Wednesday, December 10, 2008

Hitting the Wall


I got a comment from someone, which I have to say, I totally appreciated, saying that my nausea at mile 18 in the marathon was caused because I had hit the wall. 
Hmmm... I didn't run out of energy, I was mentally still "there," no fuzziness in my brain, my legs didn't feel like lead...I was just nauseated. I have hit the wall before! And the wall was not being hit last weekend. I have been in races where I was completely DONE, physically and emotionally. But, I started thinking, maybe I don't know what it feels like to hit the wall, so I googled it...Nope, I know what it feels like.  

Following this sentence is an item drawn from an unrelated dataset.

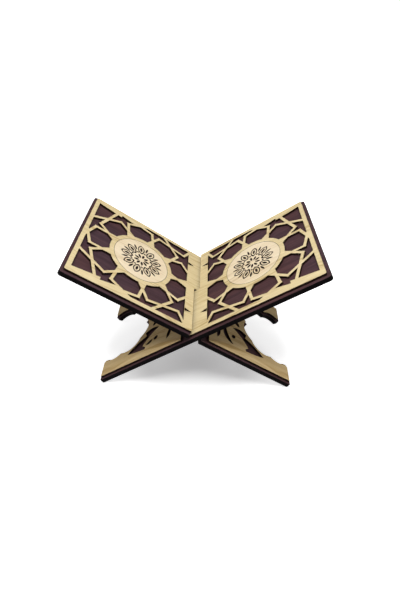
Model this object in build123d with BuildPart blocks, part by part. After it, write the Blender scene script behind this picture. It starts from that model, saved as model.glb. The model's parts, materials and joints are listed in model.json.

Of hitting the wall, Dick Beardsley said,"It felt like an elephant jumped out of a tree onto my shoulders and was making me carry it the rest of the way in."

George Ringler said, "At around mile 23, I was beginning to feel like the anchor was out."

"The Wall." It evades easy definition, but to borrow from Supreme Court Justice Potter Stewart's famous definition of obscenity, you know it when you see it--or rather, hit it. It usually happens around mile 20, give or take a couple of miles. Your pace slows, sometimes considerably. Some runners say that it feels as though their legs had been filled with lead quail shot, like the stomach of Mark Twain's unfortunate jumping frog of Calaveras County. Others can't feel their feet at all. Thought processes become a little fuzzy. (Mile 22, again? I thought I just passed mile 22!") Muscle coordination goes out the window, and self-doubt casts a deep shadow over the soul.  (This was taken from an article written by Sara Latta called "Hitting "The Wall")

What it all boils down to is that "Hitting The Wall" is basically about running out of energy!

Apparently, it is a common occurrence in distance runners to have nausea, either during or after the race. (I get it during and after, a lot of the time for the rest of the day, yeah me!). It can be caused by the sugars in the gatorade or Gu, which, I use both. I have tried pretzels and fig newtons, real food, but I still get nauseated. I read eating a packet of salt before and during the race can help. Has anyone tried that before? What about ginger? What are your rituals before, during and after a race?